Der Co-Vorsitzende der neuen Bundesvereinigung, Daniel Strauß, lobt den Zentralrat und Romani Rose zwar für deren Verdienste der Vergangenheit. Etwa beim Kampf gegen Antiziganismus, bei der Aufarbeitung der NS-Verbrechen, der auch nach 1945 anhaltenden Diskriminierung sowie für die Begleitung tausender Entschädigungsverfahren. “Aber statt in den Rückspiegel müssen wir nun durch die Frontscheibe schauen. Rose beansprucht den Alleinvertretungsanspruch, den kann es nicht geben”, sagt Strauß.

Der Zentralrat verweigere sich den Zukunftsthemen Bildung und soziale Teilhabe der Minderheit. “Wir wollen den Zentralrat nicht beschädigen, aber wir wollen die verschiedenen Gruppen und Initiativen alle an einen Tisch bringen – zum Wohl der gesamten Minderheit.”

Dieser Dialog ist bislang gescheitert – und der Zentralrat lehnt den von der Bundesvereinigung vorgelegten neuen Fahrplan für einen Staatsvertrag ab.
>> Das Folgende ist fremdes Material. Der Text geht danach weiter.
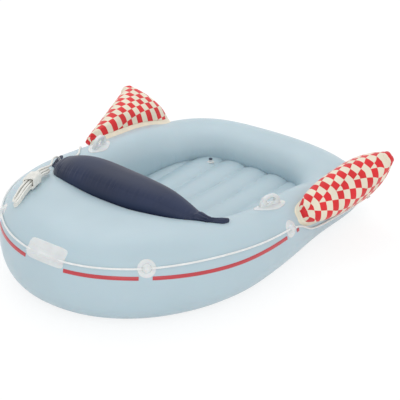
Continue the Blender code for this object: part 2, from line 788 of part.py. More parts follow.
def build_eyelets(hull, cutter):
    """Round welded patches with a raised boss that the grab line runs through."""
    tree, hull_cutter = hull
    outline = oval(EYELET_DIAMETER / 2, EYELET_DIAMETER / 2, EYELET_SIDES)
    boss_share = EYELET_BOSS_DIAMETER / EYELET_DIAMETER
    boss_height = tunnel_lift() + LINE_DIAMETER / 2 + TUNNEL_CLEARANCE + 2 * TUNNEL_WALL - SEAT_GAP
    shares = (1.0, boss_share, boss_share * 0.88, boss_share * 0.60, boss_share * 0.30)

    def thickness(share, k):
        rise = math.sqrt(max(1 - (share / boss_share) ** 3, 0.0))
        return EYELET_THICKNESS + (boss_height - EYELET_THICKNESS) * rise

    for name, t in eyelet_ts():
        bm = bmesh.new()
        draped_pad(bm, tree, side_frame(t, line_share(t)), outline, shares, thickness)
        eyelet = add_object(name, bm, "clear_white_vinyl")
        combine(eyelet, hull_cutter, "DIFFERENCE")
        combine(eyelet, cutter, "DIFFERENCE")


def build_nose_patch(hull, cutter):
    """Rounded patch at the bow that sleeves the grab line."""
    tree, hull_cutter = hull
    outline = oval(NOSE_PATCH_WIDTH / 2, NOSE_PATCH_LENGTH / 2, NOSE_PATCH_SIDES, 0.5)
    ridge_height = tunnel_lift() + LINE_DIAMETER / 2 + TUNNEL_CLEARANCE + TUNNEL_WALL - SEAT_GAP
    here, across, along, normal = side_frame(0.0, line_share(0.0))

    def thickness(share, k):
        x = outline[k][0] * share + NOSE_PATCH_RISE
        ridge = math.exp(-(x / (LINE_DIAMETER * 1.6)) ** 2)
        return NOSE_PATCH_THICKNESS + (ridge_height - NOSE_PATCH_THICKNESS) * ridge

    bm = bmesh.new()
    frame = (here + across * NOSE_PATCH_RISE, across, along, normal)
    draped_pad(bm, tree, frame, outline, (1.0, 0.84, 0.68, 0.52, 0.36, 0.18), thickness)
    patch = add_object("nose_patch", bm, "clear_white_vinyl")
    combine(patch, hull_cutter, "DIFFERENCE")
    combine(patch, cutter, "DIFFERENCE")


def stripe_breaks():
    """Stretches of the hull's round where a patch or the stern takes the stripe's place."""
    places = [(0.0, NOSE_PATCH_LENGTH / 2)]
    places += [(t, EYELET_DIAMETER / 2) for name, t in eyelet_ts() if not name.startswith("eyelet_stern")]
    breaks = []
    for t, half in places:
        breaks.append([walk(t, half + STRIPE_END_GAP, side, stripe_share) for side in (-1, 1)])
    breaks.append([STRIPE_AFT_T, PLAN_SPANS - STRIPE_AFT_T])
    return sorted(breaks)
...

Rose argumentiert, die Bundesvereinigung habe keinerlei Legitimation, für die Minderheit zu sprechen. Inzwischen wurde der baden-württembergische Landesverband, den Strauß leitet, aus dem Zentralrat ausgeschlossen.

Zum Eklat trug bei, dass die Bundesvereinigung im Juli unter Beteiligung von Ex-Bundestagspräsidentin Rita Süssmuth und SPD-Politiker Gert Weisskirchen ihre Forderungen in einem Eckpunktepapier öffentlich machte. Der Zentralrat soll demnach in einem neu zu schaffenden Sinti-und-Roma-Rat nur einen von sieben Sitzen erhalten. Die anderen sollen an verschiedene Initiativen und Vereine gehen.

Rose sieht in diesem Vorgehen einen Frontalangriff auf die jahrzehntelange Arbeit des Zentralrats. Die neue Vereinigung habe keinerlei Substanz, keine Verwurzelung in der Minderheit und könne daher kein Gesprächspartner sein, erst Recht nicht für die Bundesregierung.

Das sieht das Bundesinnenministerium anders. Auf Anfrage teilt ein Sprecher mit, ein Staatsvertrag sei nur realistisch, wenn “in den inhaltlichen Grundfragen innerhalb der Zivilgesellschaft Einvernehmen besteht”. Soll heißen, erst wenn sich Zentralrat und Bundesvereinigung einigen. Beide Organisationen seien für die Bundesregierung “wichtige Gesprächspartner”. Diese Gleichsetzung empört den Zentralrat.

Auch das Bildungs-, Kultur- und Dokumentationszentrum wird wohl nur gebaut, wenn es zu einer Verständigung kommt. Das baden-württembergische Staatsministerium teilt auf Anfrage mit, dass der geplante Landeszuschuss von 25 Millionen Euro nicht im Haushalt beschlossen sei. Die Mittel würden nur fließen, wenn die gesamte Minderheit das Konzept des Hauses aktiv und gleichberechtigt mitgestalten könne. Die Bundeskulturbeauftragte Claudia Roth, aus deren Etat die anderen 25 Millionen Euro kommen sollen, lässt wissen, das Dokuzentrum müsse ein einladender, offener Ort für die gesamte Community werden.

Der Zentralrat sagt, Vielfalt und Offenheit seien unter seiner Führung garantiert. Die Bundesvereinigung und die Sinti-Allianz widersprechen. Ihr Vorwurf lautet, der Zentralrat verweigere sich demokratischer Mitbestimmung. “Das Vertrauen in den Zentralrat ist geschwunden. Der Zentralrat hat den Kontakt zu den Menschen verloren”, sagt Sinti-Allianz-Chef Oskar Weiss. Ein Sprecher des Zentralrats weist auch dies zurück. Vor allem über Soziale Medien würden gezielt Lügen über den Zentralrat gestreut, um die Minderheit zu verunsichern.

Die Bundesvereinigung setzt ihren Kurs strategisch fort. Zuletzt fragte sie bei allen Bundestagsfraktionen ein Gespräch an und erläuterte in einem langen Schreiben ihre Position – inklusive der harschen Vorwürfe gegen den Zentralrat (“monokratische Strukturen”).

Insider beschreiben die Rolle Romani Roses als tragisch. Der 77-Jährige stehe wie kein Zweiter für die Erfolge der Minderheit im Kampf für gesellschaftliche Teilhabe und Anerkennung. Den Dialog mit den neuen Akteuren und eine Weitung von Themen und Initiativen habe er verpasst.

Auch diese Einschätzung weist Rose zurück. Der Zentralrat habe niemals Themen und Dialog verweigert.